While Mining Bitcoin is illegal in China since 2021 owning Bitcoin is not illegal in China so we basically have no idea how much Bitcoin is owned by Chinese Citizens, government or Corporation inside or outside of China.
Chinas 2021 action was very interesting in itself. If you follow me you may know I have contended that China is a Fake Wrestling partner. Their pushing out their miners opened the door to the idea of a US Bitcoin Strategic Reserve to free us from debt since there is no way it could be sold with 65% of the miners hash rate in China.

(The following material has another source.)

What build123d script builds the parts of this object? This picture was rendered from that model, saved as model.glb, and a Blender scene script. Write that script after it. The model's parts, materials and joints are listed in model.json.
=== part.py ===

My guess is each country will confiscate their citizens Bitcoin like FDR did with Americans Gold. This is done by making it illegal to own Bitcoin and shutting down all the exchanges. So if you own Bitcoin you get 1 chance to come clean and turn in your asset worth $1 million per Bitcoin or more. Who’s going to pass that up if it means risking jail time and asset forfeiture by refusing to do so
Also, since Bitcoins main value now is as an asset and not for transactions it seems silly for their supporters to maintain the need for anonymity. It should be a simple matter for governments to legislate that all Bitcoin users register their identity under penalty of confiscation.
https://www.schneier.com/blog/archives/2022/04/de-anonymizing-bitcoin.html
After the governments confiscate all the Bitcoin their citizens own they use it to back their CBDC or programmable stable coin currencies. In the US case this will be issued by private banks. You can choose in the beginning but eventually all banks will converge on a uniform programmable stable coin and the only difference will be its name.
Basically just a sneaky way of rolling out CBDC which is associated with slavery by using something associated with freedom. Truly Orwellian.
Conclusion- Bitcoin seems to be a Trojan Horse dressed up as Freedom and Debt Relief to promote private bank stable coins doing the same thing as a CBDC, which will then be used to enslave us.